Research has indicated that HLC analysis can provide prognostic information when performed early in a treatment regimen, at the end of consolidation therapy (Section 18.4) or at the time of maximum response. From a study of 44 MM patients treated with carfilzomib, lenalidomide and dexamethasone, Bhutani et al.  reported that normalisation of the HLC ratio after 2 cycles of therapy was significantly associated with achieving a sCR (p=0.001). In a multivariate model that initially included monoclonal immunoglobulin, dFLC, normalised sFLC ratio, difference between involved and uninvolved HLC concentration (dHLC) and normalised HLC ratio; only dHLC (<2.6 g/L vs. ≥2.6 g/L) remained as an independent factor after 2 treatment cycles. A preliminary analysis of 70 patients treated with bortezomib  suggested that the HLC ratio was a more sensitive monitoring tool than the monoclonal immunoglobulin and suppression of the uninvolved HLC isotype (HLC pair suppression) was associated with poor PFS and OS.
Scheid et al.  studied the prognostic value of HLC measurements 6 months post-induction in 292 transplant-eligible MM patients (212 IgG, 86 IgA). Patients who achieved a HLC-CR (defined as a normal HLC ratio) had a superior OS compared to those who achieved lesser degrees of HLC response (86.5% vs. 71.4% at 60 months, p=0.039). D’Souza confirmed the prognostic value of a HLC-CR in patients who had not achieved a VGPR or better, prior to transplant .
Fouquet et al.  compared the reduction in HLC pair suppression with the depth of response in 107 IIMM patients following treatment with pomalidomide and dexamethasone. For patients achieving a VGPR or better, 75% had improved levels of the uninvolved HLC pair (defined as a 50% increase from the time of maximum response), compared to 31% and 13% for patients achieving a PR or SD, respectively (p=0.005). Therefore, recovery of the uninvolved HLC pair correlates with depth of response. Similar findings were reported by Harutyunyan et al.  and Michallet et al. . Harutyunyan et al.  also demonstrated that MM patients with an uninvolved HLC concentration within the normal range showed a longer PFS than those with concentrations below the normal range (45 months vs. 11 months, p=0.0019). Similar results have been published by others .
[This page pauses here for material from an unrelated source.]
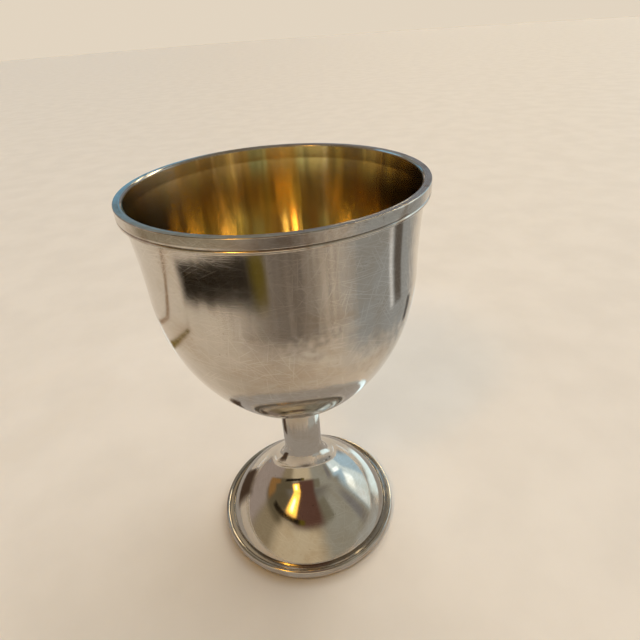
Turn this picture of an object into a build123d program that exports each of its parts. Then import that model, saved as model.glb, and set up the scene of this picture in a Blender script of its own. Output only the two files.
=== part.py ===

Ludwig et al.  examined HLC pair suppression of patients at best response. They observed that HLC pair suppression of >50% at best response correlated significantly with subsequent survival (49.0 vs 71.9 months, HR: 1.581, p=0.035). Expanding on these results, Michallet et al.  reported that HLC pair suppression of >50% remains prognostic of PFS in patients who achieve a CR.